You were the object of violent criticism in the past, especially on the part of African filmmakers such as Ousmane Sembene and Med Hondo.
When we were up against a pretty fearsome enemy in the war, I learnt that you actually need a lot of enemies. Otherwise you take yourself for God. And we prefer to play the little devil!
With hindsight, where do you position yourself in relation to this challenging of the ethnographic gaze?
It is desirable. Criticism has to come from somewhere. The Collège de France is far more of a threat. We are striving to demystify it at the moment. The rule of the game is to take as many risks as possible. Experience has proved that this is how to win. The Musée de l’Homme is currently under threat from a man who happens to be Head of State. My old anarchist view of things makes me think that you don’t have to be intelligent to become Head of State. This is meant to be an insult. Are we allowed to insult the Head of State? I think so, until he dies of shame. Which isn’t the case so far! (laughs) So I am on the Musée de l’Homme defence committee. We would like to add something to the words of Paul Valéry that adorn the Palais de Chaillot in gold letters: « Beautiful things, rare things, skilfully assembled here », namely: « and dishonestly dispatched elsewhere ».
Is this the best way of changing things?
Given the current state of the world, we have no choice but to try to be present. The advantage with film is that there are no prohibitions. This world that refuses to question things can only be changed by actions guided by the surrealists’ old definition, which I have adopted: « Glory to those who cause a scandal! »
Les Maîtres fous challenged the image of black people. Although this image has evolved, it remains the object of so many prejudices today…
It’s a reactionary attitude to an obvious fact. Can they be excused? It’s true. But there are answers. In the spirit of Senghor, an African student is about to defend his thesis on the cult of nature in today’s cinema in Ancient Greek at the rue d’Ulm.
I remember being arrested by the Germans in the war with two comrades. We were so easily released that we guessed something was going on. We later found out that one of the Germans was in love with a Jewish woman. The havoc love wreaks challenges everything – that’s what we need to perpetuate! (laughs)
I wondered what is going to happen to all your anecdotes and memories as I listened to you speak at the Rencontres. Your films exist, of course, but what about writing or other mediums?

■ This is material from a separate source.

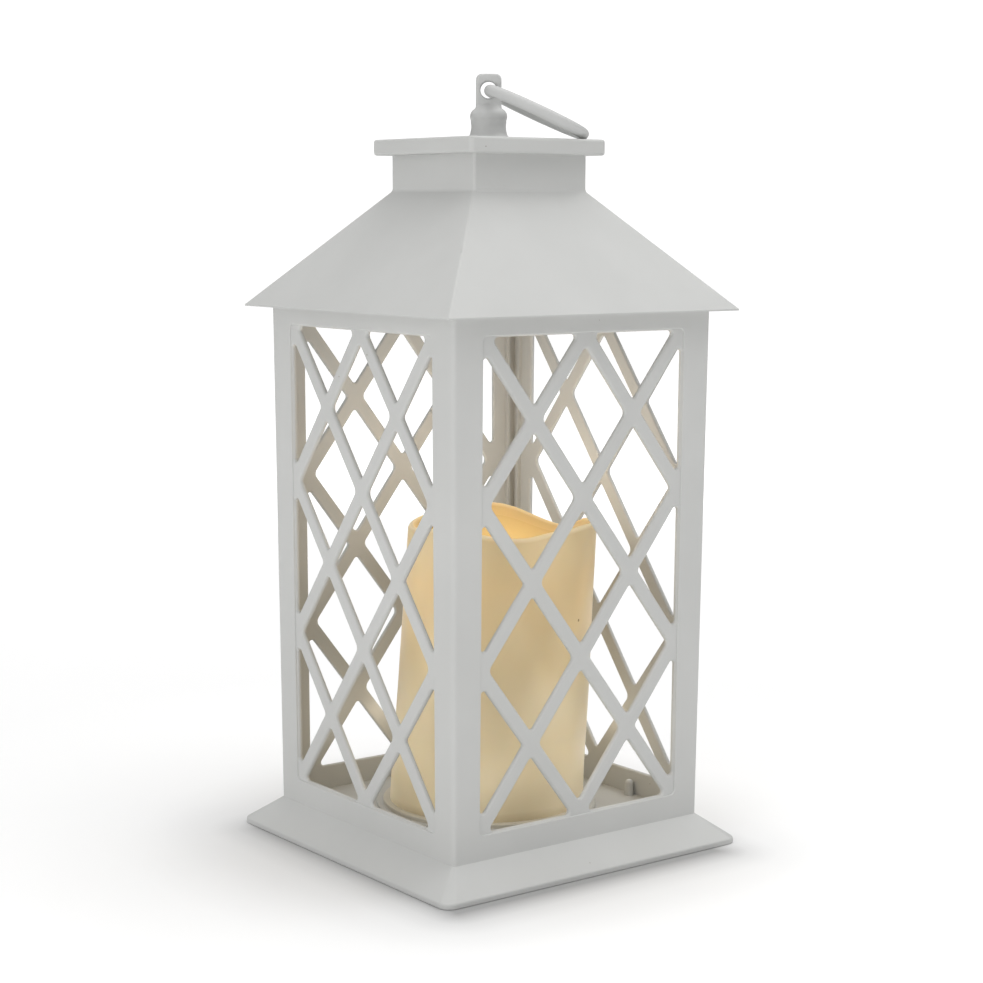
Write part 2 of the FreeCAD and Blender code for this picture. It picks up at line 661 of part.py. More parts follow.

I believe that memory is audiovisual. Books can only be an interpretation. The people I worked with in Africa were not people who had been to school. Their gestures wrote all that language we have lost. These regions’ evolution is at times tremendous. You have to play the game, which isn’t very difficult. But you can’t be an activist in a political movement if you want to do so! I am fortunate enough to be Catalonian and an honorary member of the International Anarchist Federation. I often go to Barcelona. The cry of the Spanish streets today is the same as ours – « No passaran! » (they will not pass). It’s a call for imagination. It’s a bit like those cameras that take a series of pictures as soon as you press the shutter release. The people who got it right were those who did the Paris portraits in 6 x 6. It’s the great mystery of creation, of a world that needs to discover itself with a dose of cheerfulness. That’s what the Rencontres de Manosque are about!